米国の大手商業銀行(※)の決算が出そろいました。利益はアナリスト予想を上回ったこと、見通しも堅調ということで、シティグループを除く全行で株価は決算後に上昇しました。主因は、投資銀行とトレーディング収益で、多くの銀行で前年比2桁増を計上するなど好調でした。M&Aの増加や、市場のボラティリティの増加が主因です。(※:JPモルガン・チェース、バンク・オブ・アメリカ、シティグループ、ウェルズ・ファーゴの4行)
ただ、こうした収益は、一過性のものも多いのが難点。むしろ、今後の米経済を占う上で重要なのは、与信費用と貸出のトレンドです。
まず与信費用については、 JPモルガンは、(昨年が低かったこともありますが)前期比+125%、シティグループは+45%の大幅増。 JPモルガンがとりわけ突出しているのは特に気になります。資本に最も余裕がある同行は、他行よりも予防的な引き当てが積みやすい状況。他行の与信費用の先行指標になる可能性もあります。
銀行の与信費用は、貸出方針にも影響をあたえます。3Qの大手4行の合計の貸出の伸び率は、わずか1%。実は少し前から、米国の銀行貸出の伸びが米企業全体の借入の伸び率を下回っています。銀行が貸出に慎重になる分、企業は、社債やファンド等からのいわゆるプライベートデットでの調達を増やしているとみられます。
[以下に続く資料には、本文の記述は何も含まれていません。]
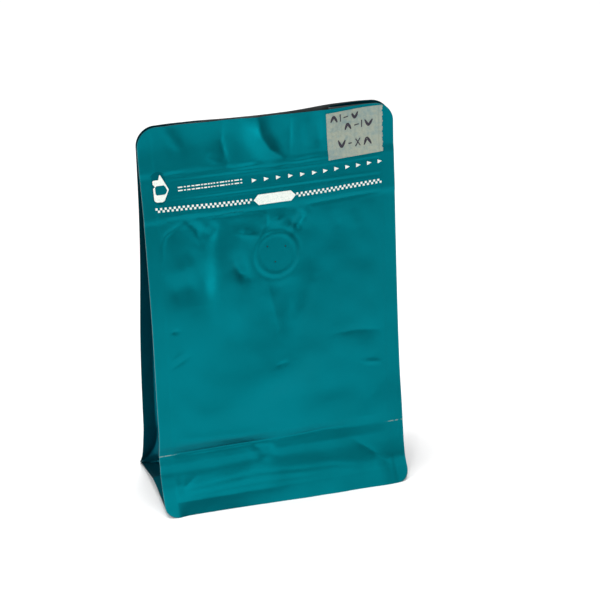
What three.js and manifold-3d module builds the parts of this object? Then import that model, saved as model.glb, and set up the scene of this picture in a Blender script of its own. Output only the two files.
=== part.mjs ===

こうした貸し手の多様化は、金融市場の安定化につながるというプラス面もあります。しかしもし、今後景気が減速した場合、銀行以外の貸し手は、銀行より早く撤収する可能性があります。プライベートデット等は投資家保護のためにはよいことなのですが、結果として、景気後退時にその底を深くする、プロシクリカリティ(景気変動を増幅させる)を持つとも考えられます。
米銀行貸出や与信費用の動向、さらに銀行貸出と企業の借り入れの差などは、普段あまり注目されないデータではありますが、本当に米経済の減速がないのかどうかを見極める上で、その動向には当面注目しておきたいと思います。